Vernos en el espejo de los demás es odioso, pero enseña, si uno está dispuesto a aprender de la comparación. Sin embargo, usar la confrontación como mampara para no encarar una circunstancia dominada por cuadros de pobreza, empobrecimiento y desigualdad, sólo lleva a mayores frustraciones e irritaciones, por su intensidad y magnitud.

Los números de nuestra tragedia social son grandes y no admiten manipulaciones. Nos informan de órdenes de magnitud y de tendencias que no pueden ocultarse o corregirse con el absurdo recurso de modificar cifras con cargo a extrañas lucubraciones metodológicas. El gobierno, o mejor dicho, algunos servidores públicos de alto nivel, se han dedicado a sembrar dudas y especulaciones sobre las cifras de pobreza, dirigidas aparentemente a legitimar revisiones apresuradas de los hallazgos de Inegi que luego el Coneval usa para sus informes sobre la pobreza y la desigualdad en México. Tal operación no debe continuar porque no puede sino llevarnos a un momento terrible de irracionalidad política y social.

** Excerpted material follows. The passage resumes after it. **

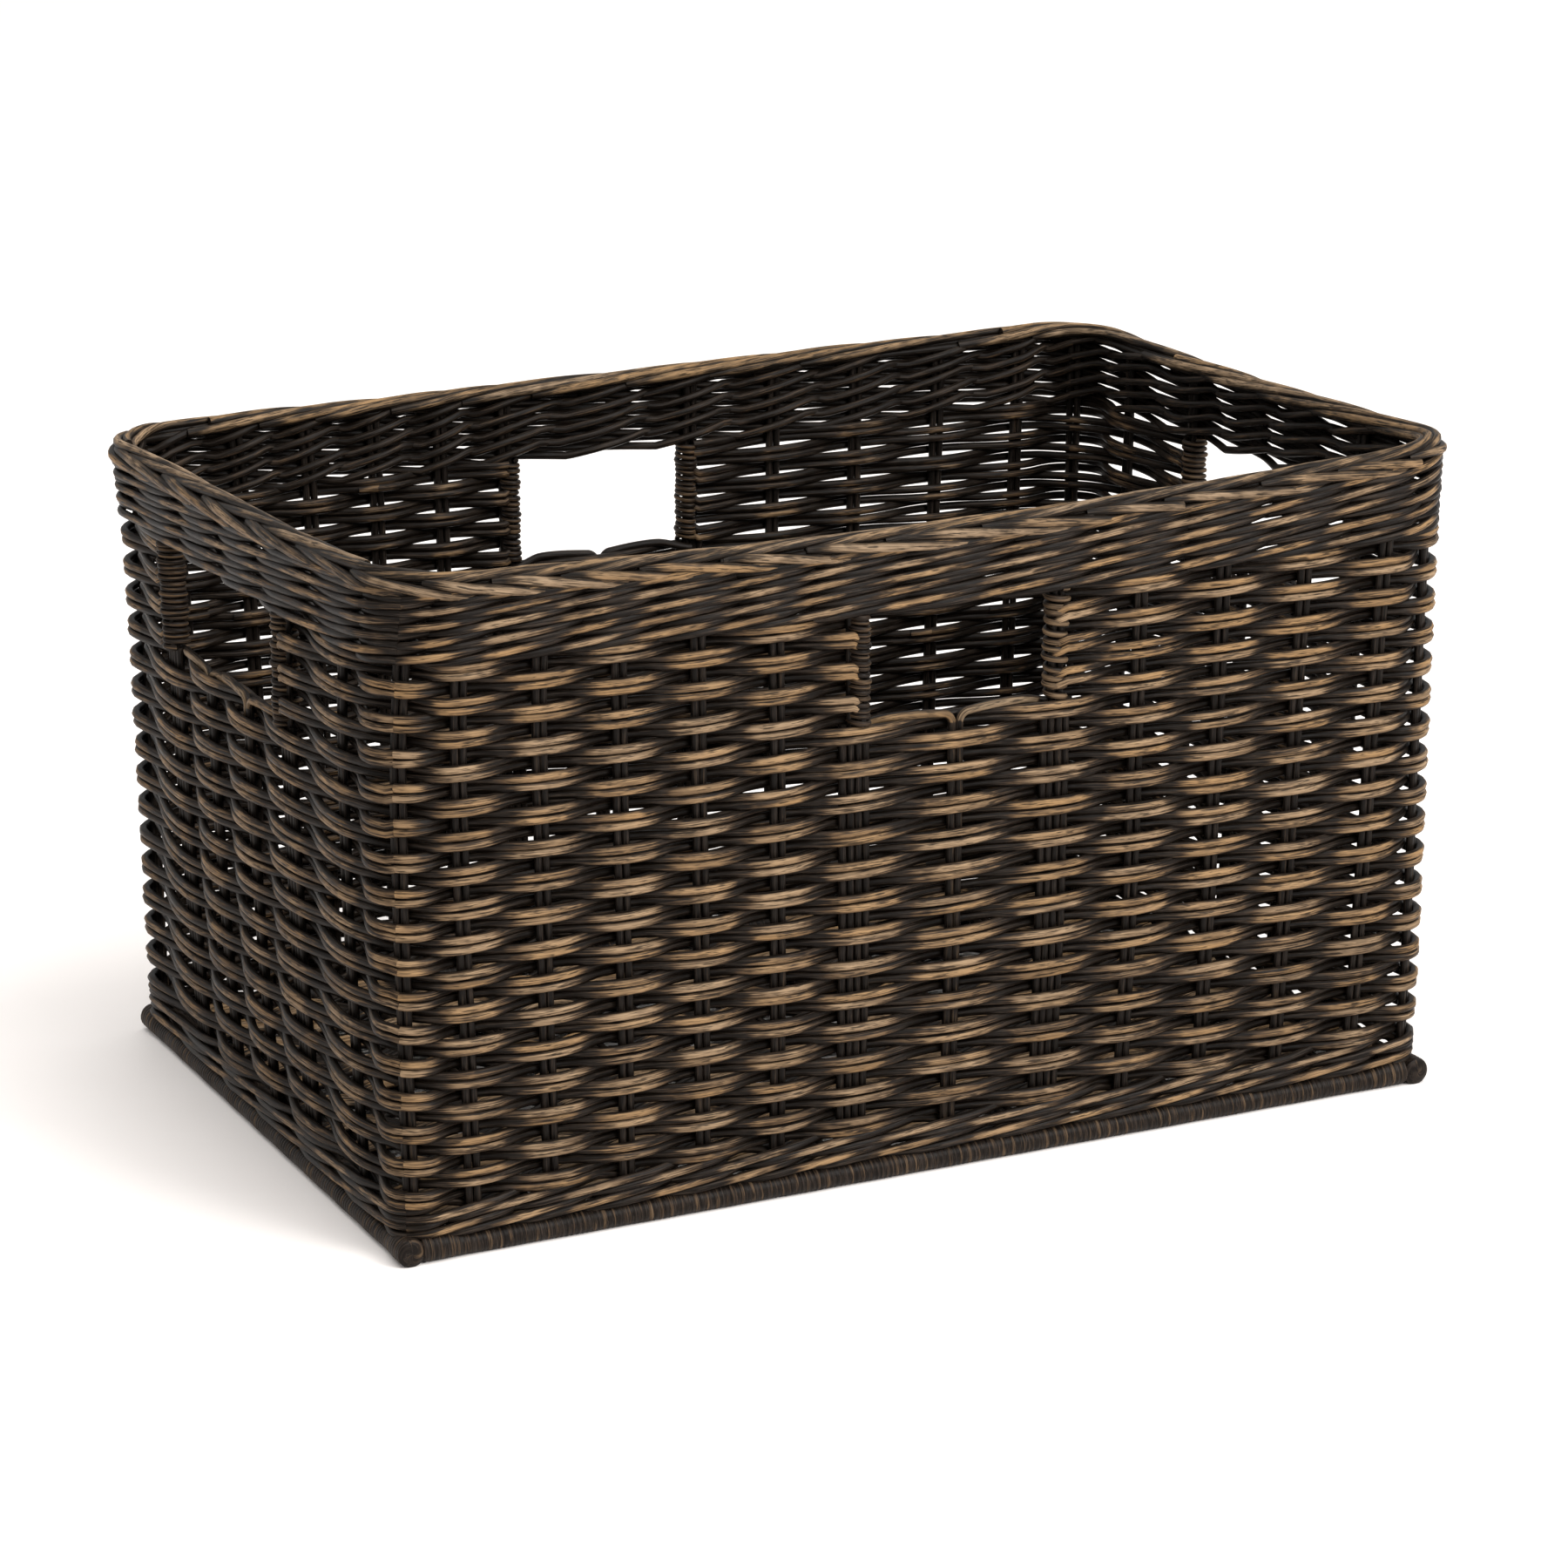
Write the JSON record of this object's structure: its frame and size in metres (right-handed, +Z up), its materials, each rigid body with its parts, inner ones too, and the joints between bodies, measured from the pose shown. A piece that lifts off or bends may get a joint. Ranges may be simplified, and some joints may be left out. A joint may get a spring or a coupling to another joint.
{
  "type": "log basket",
  "caption": "Open rectangular log basket of woven dark rattan with a hand hole in each side, a bound pole base frame and a plaited rim.",
  "frame": {"origin": "middle of the footprint, on the floor under the base frame", "axes": "+X along the long side, to the right seen from the front; front towards -Y; +Z up"},
  "size_m": [0.62, 0.43, 0.362],
  "materials": {
    "stained_stake": "satin",
    "rubbed_weaver": "satin",
    "border_rod": "satin",
    "binding_peel": "satin"
  },
  "bodies": {
    "root": {"front_base_pole": "stained_stake", "right_base_pole": "stained_stake", "back_base_pole": "stained_stake", "left_base_pole": "stained_stake", "front_pole_binding": "binding_peel", "right_pole_binding": "binding_peel", "back_pole_binding": "binding_peel", "left_pole_binding": "binding_peel", "front_bottom_wale": "rubbed_weaver", "right_bottom_wale": "rubbed_weaver", "back_bottom_wale": "rubbed_weaver", "left_bottom_wale": "rubbed_weaver", "front_stakes": "stained_stake", "right_stakes": "stained_stake", "back_stakes": "stained_stake", "left_stakes": "stained_stake", "front_cut_stakes": "stained_stake", "right_cut_stakes": "stained_stake", "back_cut_stakes": "stained_stake", "left_cut_stakes": "stained_stake", "front_weave_lower": "rubbed_weaver", "right_weave_lower": "rubbed_weaver", "back_weave_lower": "rubbed_weaver", "left_weave_lower": "rubbed_weaver", "front_weave_left_of_hole": "rubbed_weaver", "right_weave_left_of_hole": "rubbed_weaver", "back_weave_left_of_hole": "rubbed_weaver", "left_weave_left_of_hole": "rubbed_weaver", "front_weave_right_of_hole": "rubbed_weaver", "right_weave_right_of_hole": "rubbed_weaver", "back_weave_right_of_hole": "rubbed_weaver", "left_weave_right_of_hole": "rubbed_weaver", "front_hole_binding_left": "binding_peel", "right_hole_binding_left": "binding_peel", "back_hole_binding_left": "binding_peel", "left_hole_binding_left": "binding_peel", "front_hole_binding_right": "binding_peel", "right_hole_binding_right": "binding_peel", "back_hole_binding_right": "binding_peel", "left_hole_binding_right": "binding_peel", "front_top_wale": "rubbed_weaver", "right_top_wale": "rubbed_weaver", "back_top_wale": "rubbed_weaver", "left_top_wale": "rubbed_weaver", "front_rim_border": "border_rod", "right_rim_border": "border_rod", "back_rim_border": "border_rod", "left_rim_border": "border_rod", "base_sticks": "stained_stake", "base_weave": "rubbed_weaver", "corner_stakes": "stained_stake"}
  },
  "joints": []
}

En todo caso, debería dar lugar a un diálogo sensato y racional, ilustrado, sobre las insuficiencias de los datos y las cifras con que contamos, pero para corregirlas y adecuarlas para los fines de una mejor política económica y social, pero no para disfrazar una realidad cuyos abismos no se alcanzan a registrar desde la comodidad de las salas y bibliotecas de los acomodados de siempre o de los recién llegados gracias a su disposición para escuchar la voz del amo. Se trata de redescubrirnos, no de ponernos nuevas máscaras.

Roberto González Amador en La Jornada nos informa de un estudio del Banco Mundial (BM) sobre los llamados ninis en México y América Latina, cuyos montos parecen haberse disparado por la violencia y el mal desempeño sostenido de la economía y el empleo. Hay que darle al informe del Banco el lugar que debe tener. Cuando el entonces rector José Narro alertó a la sociedad mexicana sobre esta auténtica tragedia demográfica y social, se le desdeñó y sus estimaciones numéricas no sólo fueron cuestionadas, lo que hubiera sido sin duda productivo, sino desestimadas por exageradas. Algunos comentaristas de la tontería llegaron a la burla de las revelaciones del rector.

Ahora resulta que los millones de jóvenes de los que habla el BM son más o menos los mismos que denunció el rector. Sean exactas o no, se trata de cantidades indicativas de una realidad abismal donde se quema a diario el todavía existente bono demográfico que se volverá pagaré insoluto de mantenerse la trayectoria económica y social que México ha seguido por 30 años. Lo que queda es un lapso de no más de 30 años que se borra con los días.

Hace años, el Estado mexicano reconoció, apenas a tiempo, que con la demografía no se debería jugar. Luego, los gobernantes de la alternancia se olvidaron de esta lección y se dieron al peor de los libertinajes en la materia, del que ha resultado otra tragedia: el creciente número de madres adolescentes. Lo ganado en lustros parece haberse perdido en unos cuantos años de ignorancia, descuido y fideísmo.

Los panistas, por ignorantes o dogmáticos o por ambas razones, jugaron con la población porque no sólo descuidaron la política demográfica, sino sumieron al país en una terrible guerra interna que expandió la criminalidad juvenil y la muerte inmisericorde de miles de mexicanos, la mayoría de ellos jóvenes. Debería ser esta la hora de marcar un alto y asumir que, en lo fundamental, con la población y su entorno no la hemos hecho bien y que estamos a la vuelta de la esquina de un fallo catastrófico. Habrá que ver si los efluvios de la Montaña Mágica llevan a los gobernantes a elevar y ampliar la mirada, sin desviarla de nuestra propia y dura circunstancia.